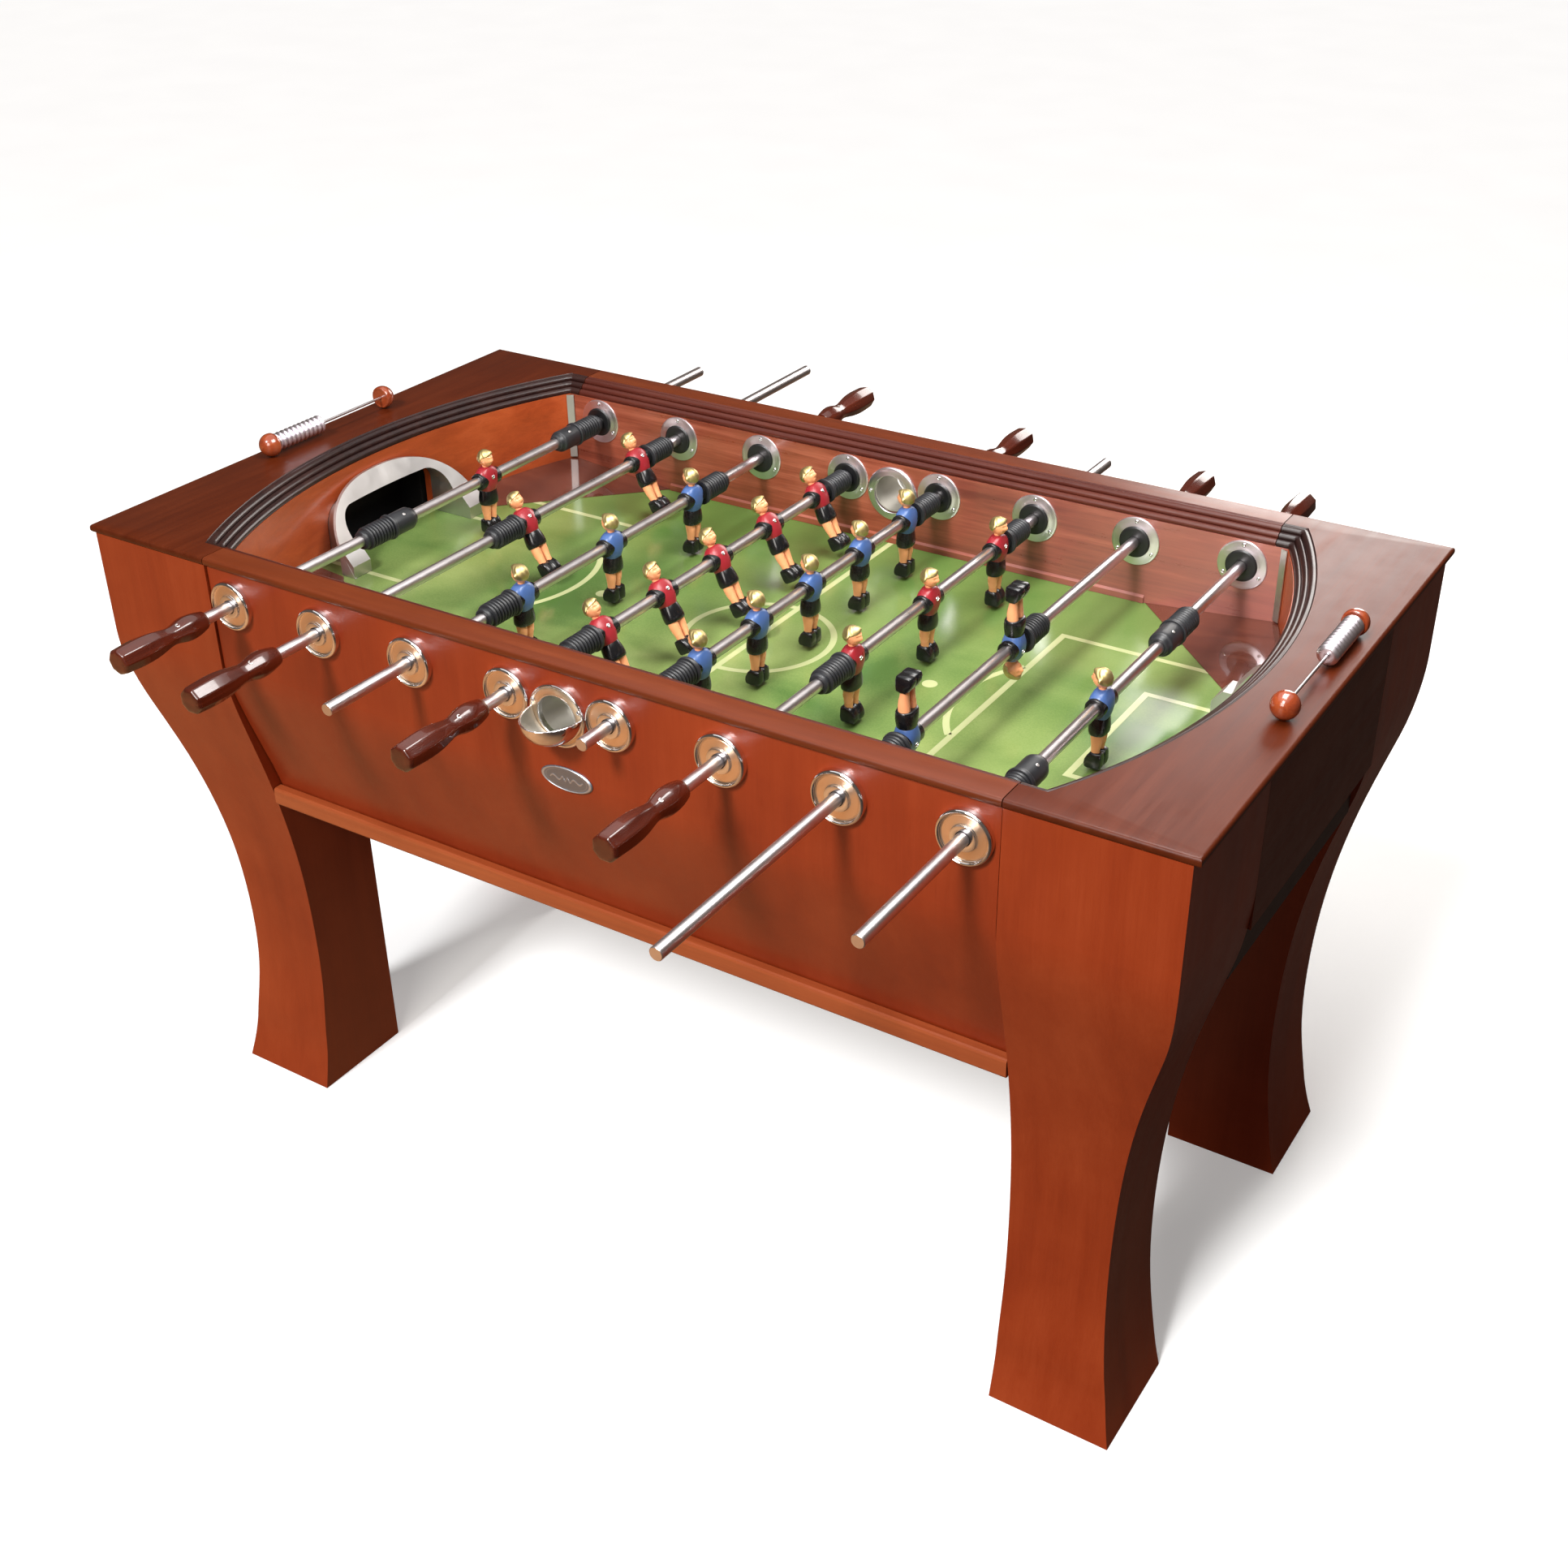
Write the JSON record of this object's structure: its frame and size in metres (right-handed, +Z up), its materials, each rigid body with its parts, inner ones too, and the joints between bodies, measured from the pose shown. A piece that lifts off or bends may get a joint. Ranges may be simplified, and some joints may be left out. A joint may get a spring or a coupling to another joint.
{
  "type": "foosball table",
  "caption": "Free-standing foosball table: curved-leg wooden cabinet, green field between curved end walls, sliding and spinning rods with kicking figures, bead scorers and goals.",
  "frame": {"origin": "middle of the footprint, on the floor", "axes": "+X along the length of the table towards the right-hand goal, +Y across it from the near side to the far side, +Z up"},
  "size_m": [1.55, 1.474, 0.9363],
  "materials": {
    "top_wood": "cherry-stained veneer, satin lacquer",
    "cabinet_wood": "cherry-stained veneer, satin lacquer",
    "dark_wood": "dark stained wood",
    "cherry_gloss": "turned cherry, gloss lacquer",
    "field": "printed laminate, gloss",
    "silver_metal": "satin cast metal",
    "chrome": "polished chrome",
    "steel": "bright steel",
    "black_plastic": "moulded, matt",
    "nylon": "moulded nylon",
    "ball_plastic": "gloss, lightly scuffed",
    "figure_red": "painted moulded plastic",
    "figure_blue": "painted moulded plastic",
    "rubber": "ribbed moulded rubber",
    "handle": "turned cherry with eight flats, gloss lacquer"
  },
  "bodies": {
    "cabinet": {"side_tops": "top_wood", "side_aprons": "cabinet_wood", "side_walls": "cabinet_wood", "end_tops": "top_wood", "end_walls": "cabinet_wood", "end_panels": "cabinet_wood", "end_rails": "dark_wood", "leg_near_left": "cabinet_wood", "leg_near_right": "cabinet_wood", "leg_far_left": "cabinet_wood", "leg_far_right": "cabinet_wood", "playfield": "field", "cabinet_bottom": "dark_wood", "corner_ramps": "cabinet_wood", "corner_strips": "silver_metal", "goal_frames": "silver_metal", "goal_boxes": "black_plastic", "ball_entries": "chrome", "bearing_flanges": "chrome", "bearing_bushes": "nylon", "score_rods": "steel", "score_balls": "cherry_gloss", "bottom_trims": "dark_wood", "badge": "silver_metal", "screws": "chrome"},
    "ball": {"ball": "ball_plastic"},
    "beads_left": {"beads_left": "chrome"},
    "beads_right": {"beads_right": "chrome"},
    "stops_1": {"bumpers_1": "rubber"},
    "rod_1": {"rod_1": "steel", "players_1": "figure_red", "handle_1": "handle"},
    "stops_2": {"bumpers_2": "rubber"},
    "rod_2": {"rod_2": "steel", "players_2": "figure_red", "handle_2": "handle"},
    "stops_3": {"bumpers_3": "rubber"},
    "rod_3": {"rod_3": "steel", "players_3": "figure_blue", "handle_3": "handle"},
    "stops_4": {"bumpers_4": "rubber"},
    "rod_4": {"rod_4": "steel", "players_4": "figure_red", "handle_4": "handle"},
    "stops_5": {"bumpers_5": "rubber"},
    "rod_5": {"rod_5": "steel", "players_5": "figure_blue", "handle_5": "handle"},
    "stops_6": {"bumpers_6": "rubber"},
    "rod_6": {"rod_6": "steel", "players_6": "figure_red", "handle_6": "handle"},
    "stops_7": {"bumpers_7": "rubber"},
    "rod_7": {"rod_7": "steel", "players_7": "figure_blue", "handle_7": "handle"},
    "stops_8": {"bumpers_8": "rubber"},
    "rod_8": {"rod_8": "steel", "players_8": "figure_blue", "handle_8": "handle"}
  },
  "joints": [
    {"name": "slide_1", "type": "slide", "parent": "cabinet", "child": "stops_1", "axis": [0, 1, 0], "range_m": [-0.1675, 0.0035]},
    {"name": "spin_1", "type": "hinge", "parent": "stops_1", "child": "rod_1", "pos_m": [-0.525, 0, 0.8454], "axis": [0, 1, 0], "continuous": true},
    {"name": "slide_2", "type": "slide", "parent": "cabinet", "child": "stops_2", "axis": [0, 1, 0], "range_m": [-0.2595, 0.0235]},
    {"name": "spin_2", "type": "hinge", "parent": "stops_2", "child": "rod_2", "pos_m": [-0.375, 0, 0.8454], "axis": [0, 1, 0], "continuous": true},
    {"name": "slide_3", "type": "slide", "parent": "cabinet", "child": "stops_3", "axis": [0, 1, 0], "range_m": [-0.0665, 0.0965]},
    {"name": "spin_3", "type": "hinge", "parent": "stops_3", "child": "rod_3", "pos_m": [-0.225, 0, 0.8454], "axis": [0, 1, 0], "continuous": true},
    {"name": "slide_4", "type": "slide", "parent": "cabinet", "child": "stops_4", "axis": [0, 1, 0], "range_m": [-0.0385, 0.0005]},
    {"name": "spin_4", "type": "hinge", "parent": "stops_4", "child": "rod_4", "pos_m": [-0.075, 0, 0.8454], "axis": [0, 1, 0], "continuous": true},
    {"name": "slide_5", "type": "slide", "parent": "cabinet", "child": "stops_5", "axis": [0, 1, 0], "range_m": [-0.0295, 0.0095]},
    {"name": "spin_5", "type": "hinge", "parent": "stops_5", "child": "rod_5", "pos_m": [0.075, 0, 0.8454], "axis": [0, 1, 0], "continuous": true},
    {"name": "slide_6", "type": "slide", "parent": "cabinet", "child": "stops_6", "axis": [0, 1, 0], "range_m": [-0.1335, 0.0295]},
    {"name": "spin_6", "type": "hinge", "parent": "stops_6", "child": "rod_6", "pos_m": [0.225, 0, 0.8454], "axis": [0, 1, 0], "continuous": true},
    {"name": "slide_7", "type": "slide", "parent": "cabinet", "child": "stops_7", "axis": [0, 1, 0], "range_m": [-0.0015, 0.2815]},
    {"name": "spin_7", "type": "hinge", "parent": "stops_7", "child": "rod_7", "pos_m": [0.375, 0, 0.8454], "axis": [0, 1, 0], "continuous": true},
    {"name": "slide_8", "type": "slide", "parent": "cabinet", "child": "stops_8", "axis": [0, 1, 0], "range_m": [-0.0005, 0.1705]},
    {"name": "spin_8", "type": "hinge", "parent": "stops_8", "child": "rod_8", "pos_m": [0.525, 0, 0.8454], "axis": [0, 1, 0], "continuous": true},
    {"name": "score_left", "type": "slide", "parent": "cabinet", "child": "beads_left", "axis": [0, 1, 0], "range_m": [0, 0.1244]},
    {"name": "score_right", "type": "slide", "parent": "cabinet", "child": "beads_right", "axis": [0, 1, 0], "range_m": [-0.1244, 0]},
    {"name": "ball_lift", "type": "slide", "parent": "cabinet", "child": "ball", "axis": [0, 0, 1], "range_m": [0, 0.18]}
  ]
}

*-*-*

## TASK
Return all lines containing "materials".

## RESULT OF THE TASK
Write the JSON record of this object's structure: its frame and size in metres (right-handed, +Z up), its materials, each rigid body with its parts, inner ones too, and the joints between bodies, measured from the pose shown. A piece that lifts off or bends may get a joint. Ranges may be simplified, and some joints may be left out. A joint may get a spring or a coupling to another joint.
  "materials": {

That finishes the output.